Among all the amazing technologies that were promised to us, there is one that is much more egregious than the lack of flying cars and real hovering hoverboards: the lack of fully automated breakfast-maker machines. Instead we find ourselves handling the same dumb appliances each morning as we make a healthy breakfast that we then have time to wolf down before rushing out of the door to still be a few minutes late for work. When [Greg] researched machines that could automatically prepare breakfast, he came up empty, which led him down the rabbit hole of the Autochef-9000.
Although often featured in movies – ranging from Back to the Future to Wallace and Gromit – the contraptions in those are rarely practical, and real-life attempts often suffer the problem of feature creep as they have to handle too many ingredients and operations. This is where [Greg] found redemption in the simplicity of a proper British breakfast: beans, toast, sausages (sossys), and eggs. Months of CAD, welding, breadboarding, and writing Arduino code later, he made a machine that can open a can of beans, toast bread, boil eggs, fry up sausages, and deposit it all on a plate, all ready for that morning breakfast first thing when you stroll into the kitchen.
Thanks to [htky] for the tip.
Errrr ….. sorry to say this …… but there is no such thing as a ‘British Breakfast’. More likely, this is what non UK habitants probably think exists, not realising that breakfasts are devolved into the separate countries within the British isles, for example Scotland, Wales and England. In Wales, you’d need to ask for a ‘Welsh Breakfast’ and in England a ‘Full English’. If you travel to the UK and ask for a ‘British Breakfast’, especially in certain parts of N.Ireland or Wales, you’re likely to get into potentially serious trouble.
And don’t get us started on “Canadian bacon…”
It’s actually called back bacon, Canadian bacon is just regular bacon from a polite pig.
BTW, I did a bit of research about breakfasts in N.Ireland and came to the conclusion that if you want to order a hearty, Full English Breakfast style entity in that location, the best thing to ask for would be ‘Breakfast’. (Try to avoid all other geo-political definitions including Irish, Ulster or British)
Same for coffee: don’t ask for a Turkish coffee in Greece, and don’t ask for a Greek coffee in Turkey … Even if both are the same (and both are delicious).
Also: You are not rooting for labor OR tories.
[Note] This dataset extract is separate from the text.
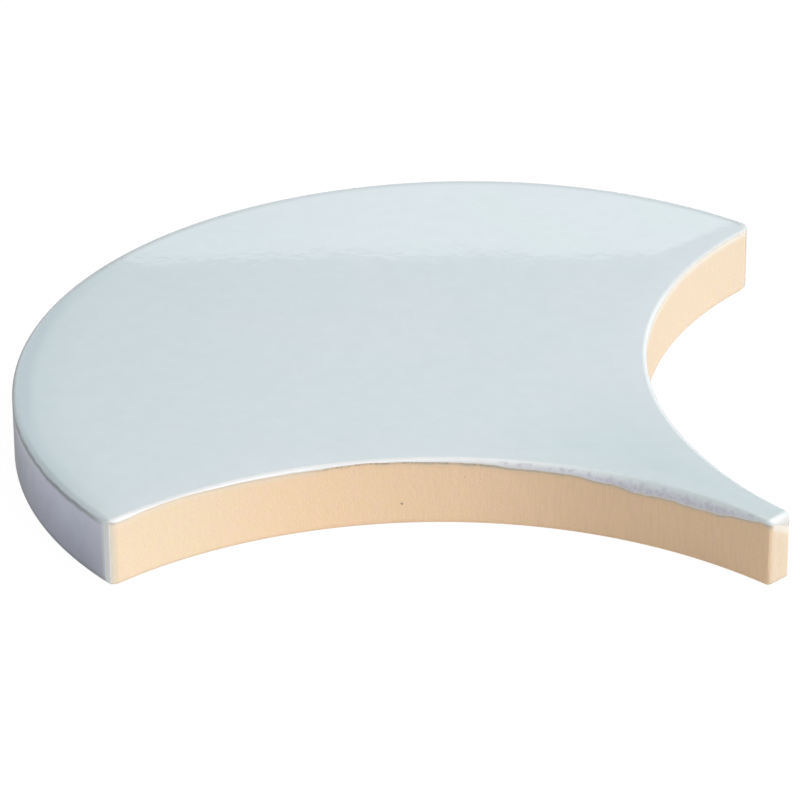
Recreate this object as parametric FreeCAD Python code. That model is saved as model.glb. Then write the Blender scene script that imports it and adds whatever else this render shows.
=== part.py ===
import FreeCAD, Part
import math
import os

# A glazed fish scale tile: one fired piece with a round head, two hollow sides that nest on the
# heads of the next row, and a blunt tail. The origin is the head's centre on the back face,
# the tail points to -Y and the glazed face looks up +Z. All sizes are in millimetres.

# Outline
HEAD_RADIUS = 63.5        # round head
HOLLOW_RADIUS = 62.5      # each hollow side, close to the head that nests in it
SHOULDER_RISE = 3.5       # the shoulders' corners stand this far above the head's centre line
SHOULDER_ROUND = 2.3      # rounding of the upright corner at each shoulder
TAIL_REACH = 58.0         # head's centre to the end of the tail
TAIL_WIDTH = 4.5          # end of the tail, measured between its corners before rounding
TAIL_ROUND = 0.9          # rounding of the two upright corners of the tail

# Section
THICKNESS = 10.0          # back face to glazed face
GLAZE_ROLL = 0.8          # the glaze rolls over the top edge with this radius
LIP_DROP = 1.0            # the glaze runs this far down the bare sides
LIP_OVERHANG = 0.15       # and stands this far out from them
BACK_ROUND = 0.6          # softened edge round the back

# Shallow flutes on the back that key the tile into its adhesive
FLUTE_WIDTH = 5.0
FLUTE_DEPTH = 0.8
FLUTE_PITCH = 11.0        # from the middle of one flute to the middle of the next
FLUTE_BORDER = 6.0        # plain border between the flutes and the tile's edge
SHORTEST_FLUTE = 10.0     # a flute that would be shorter is left out

# A rounded edge takes at most this share of the wall or corner that it sits on
ROUNDING_SHARE = 0.9

# Heights closer than this are the same
SAME_HEIGHT = 1e-6

CENTRE = (0.0, 0.0)


def circles_meet(first, first_radius, second, second_radius):
    """Where two circles meet, on the left of the way from the first centre to the second."""
    apart_x = second[0] - first[0]
    apart_y = second[1] - first[1]
    apart = math.hypot(apart_x, apart_y)
    along = (first_radius ** 2 - second_radius ** 2 + apart ** 2) / (2 * apart)
    aside = math.sqrt(first_radius ** 2 - along ** 2)
    x = first[0] + (along * apart_x - aside * apart_y) / apart
    y = first[1] + (along * apart_y + aside * apart_x) / apart
    return x, y


def hollow_centre():
    """Centre of the right hollow's circle, which passes through the shoulder's and tail's corners."""
    shoulder = (math.sqrt(HEAD_RADIUS ** 2 - SHOULDER_RISE ** 2), SHOULDER_RISE)
    tail = (TAIL_WIDTH / 2, -TAIL_REACH)
    return circles_meet(shoulder, HOLLOW_RADIUS, tail, HOLLOW_RADIUS)


def left_of_hollow(y, radius):
    """X at height y on a circle of some radius about the right hollow's centre, on its tail side."""
    x, centre_y = hollow_centre()
    return x - math.sqrt(radius ** 2 - (y - centre_y) ** 2)


def above_hollow(x, radius):
    """Y at x on a circle of some radius about the right hollow's centre, on its upper side."""
    centre_x, y = hollow_centre()
    return y + math.sqrt(radius ** 2 - (x - centre_x) ** 2)


def toward(start, target, distance):
    """The point at a distance from one point in the direction of another."""
    share = distance / math.hypot(target[0] - start[0], target[1] - start[1])
    return start[0] + share * (target[0] - start[0]), start[1] + share * (target[1] - start[1])


def arc(centre, start, end, side):
    """The shorter arc from start to end about a centre. Side -1 gives its mirror image in X."""
    radius = math.hypot(start[0] - centre[0], start[1] - centre[1])
    halfway = ((start[0] + end[0]) / 2, (start[1] + end[1]) / 2)
    middle = toward(centre, halfway, radius)
    points = [FreeCAD.Vector(side * x, y, 0) for x, y in (start, middle, end)]
    return Part.Arc(*points).toShape()


def tail_rounding(setback):
    """Radius of the tail's upright corners, which leave some flat end between them."""
    half_width = left_of_hollow(setback - TAIL_REACH, HOLLOW_RADIUS + setback)
    return min(TAIL_ROUND, ROUNDING_SHARE * half_width)


def outline(setback):
    """The tile's outline. The hollows and the tail's end are cut back into it by setback."""
    hollow = hollow_centre()
    hollow_radius = HOLLOW_RADIUS + setback
    tail_y = setback - TAIL_REACH
    tail_round = tail_rounding(setback)

    shoulder = circles_meet(CENTRE, HEAD_RADIUS - SHOULDER_ROUND, hollow, hollow_radius + SHOULDER_ROUND)
    tail_corner_y = tail_y + tail_round
    tail_corner = (left_of_hollow(tail_corner_y, hollow_radius + tail_round), tail_corner_y)

    head_end = toward(CENTRE, shoulder, HEAD_RADIUS)
    hollow_start = toward(hollow, shoulder, hollow_radius)
    hollow_end = toward(hollow, tail_corner, hollow_radius)
    tail_end = (tail_corner[0], tail_y)

    ends = [FreeCAD.Vector(side * head_end[0], head_end[1], 0) for side in (-1, 1)]
    edges = [Part.Arc(ends[0], FreeCAD.Vector(0, HEAD_RADIUS, 0), ends[1]).toShape()]
    for side in (-1, 1):
        edges.append(arc(shoulder, head_end, hollow_start, side))
        edges.append(arc(hollow, hollow_start, hollow_end, side))
        edges.append(arc(tail_corner, hollow_end, tail_end, side))
    corners = [FreeCAD.Vector(side * tail_end[0], tail_y, 0) for side in (-1, 1)]
    edges.append(Part.makeLine(*corners))
    return Part.Wire(Part.__sortEdges__(edges))


def slab(setback, bottom, top):
    """The outline raised from one height to another."""
    face = Part.Face(outline(setback))
    face.translate(FreeCAD.Vector(0, 0, bottom))
    return face.extrude(FreeCAD.Vector(0, 0, top - bottom))


def rim(solid, height):
    """The edges round a solid's flat top or bottom at one height."""
    flats = [face for face in solid.Faces if face.BoundBox.ZLength < SAME_HEIGHT]
    level = [face for face in flats if abs(face.BoundBox.ZMin - height) < SAME_HEIGHT]
    return level[0].OuterWire.Edges


def fired_body():
    """The tile without its flutes: bare sides below, and the glaze lip that overhangs them."""
    lip_bottom = THICKNESS - LIP_DROP
    bare_part = slab(LIP_OVERHANG, 0, lip_bottom)
    glazed_part = slab(0, lip_bottom, THICKNESS)
    body = bare_part.fuse(glazed_part).removeSplitter()
    glaze_roll = min(GLAZE_ROLL, ROUNDING_SHARE * LIP_DROP, ROUNDING_SHARE * tail_rounding(0))
    body = body.makeFillet(glaze_roll, rim(body, THICKNESS))
    return body.makeFillet(BACK_ROUND, rim(body, 0))


def flute(x, low_y, high_y):
    """A round-bottomed, round-ended flute along Y, as the capsule that scoops it out of the back."""
    radius = (FLUTE_WIDTH ** 2 / 4 + FLUTE_DEPTH ** 2) / (2 * FLUTE_DEPTH)
    low = FreeCAD.Vector(x, low_y, FLUTE_DEPTH - radius)
    high = FreeCAD.Vector(x, high_y, FLUTE_DEPTH - radius)
    run = Part.makeCylinder(radius, high_y - low_y, low, FreeCAD.Vector(0, 1, 0))
    return run.fuse([Part.makeSphere(radius, low), Part.makeSphere(radius, high)]).removeSplitter()


def flutes():
    """The flutes on both sides of the middle land, each as long as the plain border allows."""
    inset = FLUTE_BORDER + FLUTE_WIDTH / 2
    hollow_radius = HOLLOW_RADIUS + LIP_OVERHANG + inset
    head_radius = HEAD_RADIUS - inset
    found = []
    x = FLUTE_PITCH / 2
    while x < head_radius:
        low_y = above_hollow(x, hollow_radius)
        high_y = math.sqrt(head_radius ** 2 - x ** 2)
        if high_y - low_y + FLUTE_WIDTH > SHORTEST_FLUTE:
            found += [flute(side * x, low_y, high_y) for side in (-1, 1)]
        x += FLUTE_PITCH
    return found


os.makedirs("parts", exist_ok=True)
tile = fired_body().cut(flutes()).Solids[0]
tile.exportStep("parts/tile.step")
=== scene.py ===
import math

import bmesh
import bpy
from bpy.props import FloatProperty, FloatVectorProperty, IntProperty, PointerProperty
from bpy.types import NodeSocket, Operator, Panel, PropertyGroup
from mathutils import Euler, Matrix, Vector, noise


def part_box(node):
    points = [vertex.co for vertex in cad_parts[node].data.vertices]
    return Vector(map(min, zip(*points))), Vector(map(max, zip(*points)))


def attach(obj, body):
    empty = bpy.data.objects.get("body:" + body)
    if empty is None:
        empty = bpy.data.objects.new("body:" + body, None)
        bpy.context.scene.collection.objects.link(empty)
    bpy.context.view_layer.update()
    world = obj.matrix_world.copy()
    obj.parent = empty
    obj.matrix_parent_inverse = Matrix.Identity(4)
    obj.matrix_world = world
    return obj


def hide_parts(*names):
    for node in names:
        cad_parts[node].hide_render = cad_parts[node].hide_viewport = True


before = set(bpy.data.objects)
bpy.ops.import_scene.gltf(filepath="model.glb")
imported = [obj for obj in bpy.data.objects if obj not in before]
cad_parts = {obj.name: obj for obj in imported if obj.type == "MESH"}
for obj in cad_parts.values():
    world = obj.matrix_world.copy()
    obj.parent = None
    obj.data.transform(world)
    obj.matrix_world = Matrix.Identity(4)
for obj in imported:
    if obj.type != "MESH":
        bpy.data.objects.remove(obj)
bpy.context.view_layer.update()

bl_info = {
    "name": "Fish scale tile",
    "version": (1, 0, 0),
    "blender": (4, 5, 0),
    "location": "3D View > Sidebar > Tile",
    "description": "Models a glazed fish scale tile with bare clay hollows, and a studio to show it in",
    "category": "Add Mesh",
}

# Lengths in this file are in metres
MM = 0.001


def mm(*lengths):
    """Lengths given in millimetres, as a list in metres."""
    return [given * MM for given in lengths]


LOW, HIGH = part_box("tile")

# Colours are linear, as a shader's socket holds them
WHITE = (1.0, 1.0, 1.0, 1.0)


def length(name, description, default):
    """A property that holds a length, given in millimetres."""
    return FloatProperty(name=name, description=description, default=default * MM, unit="LENGTH", precision=5)


def angle(name, description, degrees):
    """A property that holds an angle, given in degrees."""
    return FloatProperty(name=name, description=description, default=math.radians(degrees), subtype="ANGLE")


def colour(name, description, default):
    """A property that holds an opaque colour."""
    return FloatVectorProperty(
        name=name, description=description, default=(*default, 1.0), size=4, subtype="COLOR", min=0, max=1
    )


def share(name, description, default):
    """A property that holds a number from 0 up."""
    return FloatProperty(name=name, description=description, default=default, min=0)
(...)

Also, while in the UK never ask for Lipton iced tea.
Beans for breakfast?
Just ask the machine for an international breakfast.
Oh yes! (In the UK!)
Absolutely yes! in every meal you want, (I’m mexican).
Chilaquiles with chicken or egg, and a side of refried beans.
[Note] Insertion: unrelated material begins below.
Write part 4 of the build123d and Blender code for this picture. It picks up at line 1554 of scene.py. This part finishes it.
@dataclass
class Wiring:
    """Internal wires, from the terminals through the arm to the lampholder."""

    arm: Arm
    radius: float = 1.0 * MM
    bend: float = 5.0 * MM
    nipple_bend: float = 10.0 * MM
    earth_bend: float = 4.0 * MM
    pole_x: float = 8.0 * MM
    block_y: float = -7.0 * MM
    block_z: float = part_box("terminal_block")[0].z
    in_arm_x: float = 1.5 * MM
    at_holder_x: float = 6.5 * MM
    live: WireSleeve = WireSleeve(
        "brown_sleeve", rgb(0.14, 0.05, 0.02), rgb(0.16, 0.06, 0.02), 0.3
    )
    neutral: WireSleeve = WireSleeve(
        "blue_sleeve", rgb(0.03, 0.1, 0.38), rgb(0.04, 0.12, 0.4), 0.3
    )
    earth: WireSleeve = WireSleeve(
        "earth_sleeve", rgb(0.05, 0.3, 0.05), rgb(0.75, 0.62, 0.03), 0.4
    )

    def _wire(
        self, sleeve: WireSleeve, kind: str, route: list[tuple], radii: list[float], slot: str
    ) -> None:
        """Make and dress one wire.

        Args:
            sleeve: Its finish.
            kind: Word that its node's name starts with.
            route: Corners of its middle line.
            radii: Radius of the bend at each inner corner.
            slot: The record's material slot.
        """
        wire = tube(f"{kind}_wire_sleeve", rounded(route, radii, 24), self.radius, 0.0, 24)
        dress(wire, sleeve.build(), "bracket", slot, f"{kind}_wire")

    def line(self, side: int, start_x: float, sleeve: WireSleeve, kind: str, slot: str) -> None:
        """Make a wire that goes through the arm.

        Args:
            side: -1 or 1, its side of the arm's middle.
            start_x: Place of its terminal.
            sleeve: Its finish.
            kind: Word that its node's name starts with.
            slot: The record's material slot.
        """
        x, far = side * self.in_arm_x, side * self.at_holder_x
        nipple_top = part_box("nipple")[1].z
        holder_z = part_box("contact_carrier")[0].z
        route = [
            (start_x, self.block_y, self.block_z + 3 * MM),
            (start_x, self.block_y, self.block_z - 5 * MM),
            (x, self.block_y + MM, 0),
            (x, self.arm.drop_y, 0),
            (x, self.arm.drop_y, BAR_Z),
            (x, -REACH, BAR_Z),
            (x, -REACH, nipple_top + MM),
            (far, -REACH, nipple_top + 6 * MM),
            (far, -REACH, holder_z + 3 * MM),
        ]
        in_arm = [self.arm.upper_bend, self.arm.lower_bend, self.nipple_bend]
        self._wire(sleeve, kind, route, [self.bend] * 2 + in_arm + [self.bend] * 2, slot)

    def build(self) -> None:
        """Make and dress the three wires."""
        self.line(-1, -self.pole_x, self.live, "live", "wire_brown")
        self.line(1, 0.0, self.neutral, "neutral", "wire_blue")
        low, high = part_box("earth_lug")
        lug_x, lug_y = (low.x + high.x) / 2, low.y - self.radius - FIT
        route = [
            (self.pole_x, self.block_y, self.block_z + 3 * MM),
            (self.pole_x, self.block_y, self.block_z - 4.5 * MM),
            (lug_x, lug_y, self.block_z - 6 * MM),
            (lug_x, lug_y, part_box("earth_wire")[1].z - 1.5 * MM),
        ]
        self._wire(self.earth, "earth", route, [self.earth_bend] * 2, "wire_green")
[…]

https://www.youtube.com/watch?v=krPhj39Tp30
That was my go-to hangover breakfast for years!
It keeps our nation happy and fat :D
Definitely.
Occasionally I will put something in the microwave and say “hydrate level 4 please” (BTTF 2) …😁
Least you’re not doing, Tea, Earl Gray, hot.
i i caPtaiN
How can you mention breakfast machines without two of the best-known depictions: Chitty Chitty Bang Bang and Pee-Wee’s Big Adventure?
https://www.youtube.com/watch?v=Qc9h6FC6QgU
https://www.youtube.com/watch?v=KVdqwD_bcPs
They are mentioned in the video, my apologies for not mentioning them in the article. I have admittedly not seen either production, but I stand informed now :)
https://m.youtube.com/watch?v=BPNzbbXjJsQ
From honey, I shrunk the kids,
…Gromiiittttttttttt……!
[chaotic malfunction noises]
…Knickers.
[head explodes]
As an American, “beans on toast” always seemed like a weird enough pairing on its own, but there’s also an extra corner of my brain that links baked beans with cowboys and the “Ancient West” (🖖) so it feels extra out of place. 😅🤷
Mushrooms, blood pudding, kippers, tomatoes? Pot of coffee or tea Earl Grey hot, and because I’ve earned it, a pint.
‘Spoons has got you covered there.
Finally the Teasmade has a worthy companion.
Wot, no bacon?? Not a ‘full english’ without bacon!
There is already pig in the sausage.
There is never enough of the magical animal.
I’ll take the Spam, sausage, bacon, Spam, pork chops, BBQ ribs, pulled pork, carnitas, hog jowls, ham hocks and Spam please.
No chitlins.
… black pudding…
I’m thinking of the automated breakfast scene in the movie “Brazil.”
did someone mention gOOd beans? https://www.youtube.com/watch?v=fvQm3KwtMq0
I can’t help but think the 8KW thin-disk laser used by the University of Stuttgart to melt raclette cheese could have been put to good use here, because, lasers!
https://www.youtube.com/watch?v=4oS9T2n8TYE
Now I have a new engineering motto:
“I ran out of ways to fuck it up!”
That deserves a t-shirt, methinks.
Good effort, but I never have beans with egg, so I think my version will be more of a frying pan cum plate affair.